Leaving aside the stunning solipsism of Bruni's gesture (if she had genuinely wanted to give them all a present, why not something normal, such as a nice scented candle or a tie, instead of a CD of her OWN music), it is nevertheless a stunning example from one of the world's leading exponents of the fine craft of shameless self-promotion. Meanwhile, in an empty bookstore somewhere across the Channel, Abi Titmuss, the former topless model and ex-girlfriend of TV presenter John Leslie, was demonstrating how not to do it by attracting a desultory queue of just three people (all men) to a signing of her new book, The Secret Diaries of Abigail Titmuss.
Successful self-publicists are not made; they are born. You either are - or you are not - the sort of person who will do absolutely anything, however gauche or cringe-making, to sell yourself and/or your product. In order to succeed, it is not enough to quite want your book/CD/ leisurewear range to sell well; you must really, really want it. You must be prepared to go on every spit and toss of a cable-TV talk show; you must put up with ridicule, rumour, paparazzi (not to mention sly newspaper articles denouncing your brazen behaviour). You must engineer and execute constant acts of attention-seeking; you must choose your own records on Desert Island Discs (as the soprano Elisabeth Schwarzkopf famously did) and give away your own book at Christmas. Above all, you must remember the old showbiz adage that there is no such thing as bad publicity (unless, of course, you're a politician), and turn your every vice into a virtue.
It would be tempting to dismiss such behaviour as the product of a celebrity-obsessed modern age - and to an extent it is; but not exclusively so. Sure, Paris Hilton, once an unremarkable blonde heiress, secured worldwide exposure by appearing in a “sex tape” called One Night in Paris (she remains unremarkable, blonde and an heiress, only now she is famous for it); but back in the 18th century Georgiana, Duchess of Devonshire behaved in an equivalently racy fashion for the day. She is said to have doled out kisses in exchange for votes on behalf of the Whig candidate for Westminster, Charles James Fox, in the general election of 1784. The ensuing scandal helped to ensure her place in history.

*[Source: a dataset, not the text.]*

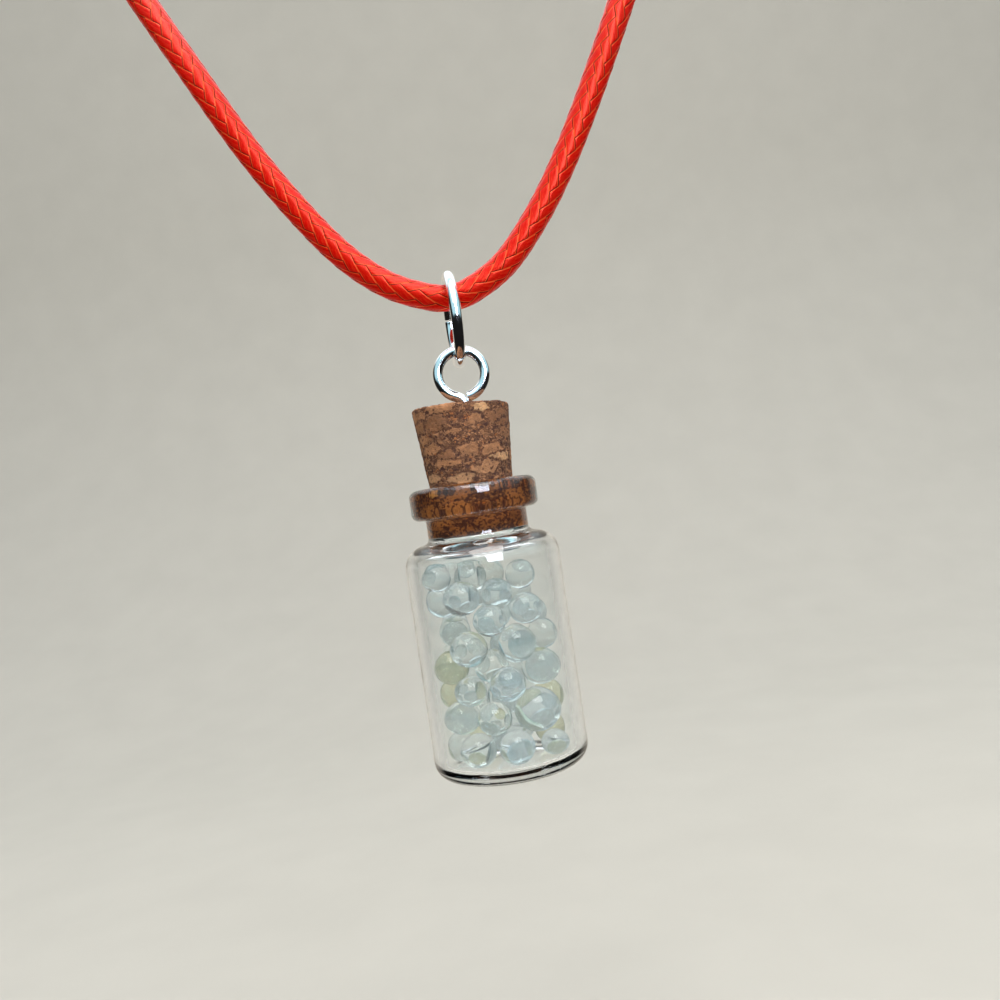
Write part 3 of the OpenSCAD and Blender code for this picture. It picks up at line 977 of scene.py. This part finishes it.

In what surely remains a supreme act of political promotion (if one excludes dictators, of course), President Mitterrand is alleged to have orchestrated his own (failed) assassination attempt in 1959 at the hands of Algerian extremists. Ever the showman, Mitterrand could not resist adding a cherry to his confection, by describing a daring escape to further ingratiate himself with the French public. Astonishingly, it worked.
Richard Nixon's decision to invite Elvis Presley to the White House in 1970 to help to launch a drugs strategy was perhaps a less successful ruse, especially given the King's later troubles. It was apparently Elvis who initiated the meeting, requesting that he be appointed a “Federal Agent-at-Large” in the Bureau of Narcotics, a move that would have been the equivalent of handing a murderer the keys to the gun cabinet. Back in the 21st century, you have to feel a little bit sorry for poor Lembit Öpik, whose much photographed relationship with a Cheeky Girl appears to have earned him much heartache - but has afforded his former fiancée far more than her fair share of media exposure.
The thing to remember about shameless self-promoters is that, like a choco-holic, they are never satisfied. The actor Tom Cruise is a classic example: here is an A-list actor who will happily shake hands with every single one of his fans at a film premiere and who will not leave until all, even the road-sweeper, have been touched by his greatness.
And so we return to the first lady of selfadvertisement. At the time of writing, Ms Bruni-Sarkozy is to be found in the pages of Vanity Fair, photographed by none other than Annie Leibovitz, on the baroque roof of the Élysée Palace in Paris. She is wearing a red sheath dress, the wind is whipping her hair attractively off her face and she wears a whimsical expression, a faraway look of longing in her eyes. Is she looking forward to coming down from the roof and getting a nice warm cardie around her slender shoulders? Or is she looking ahead to her next photo-op?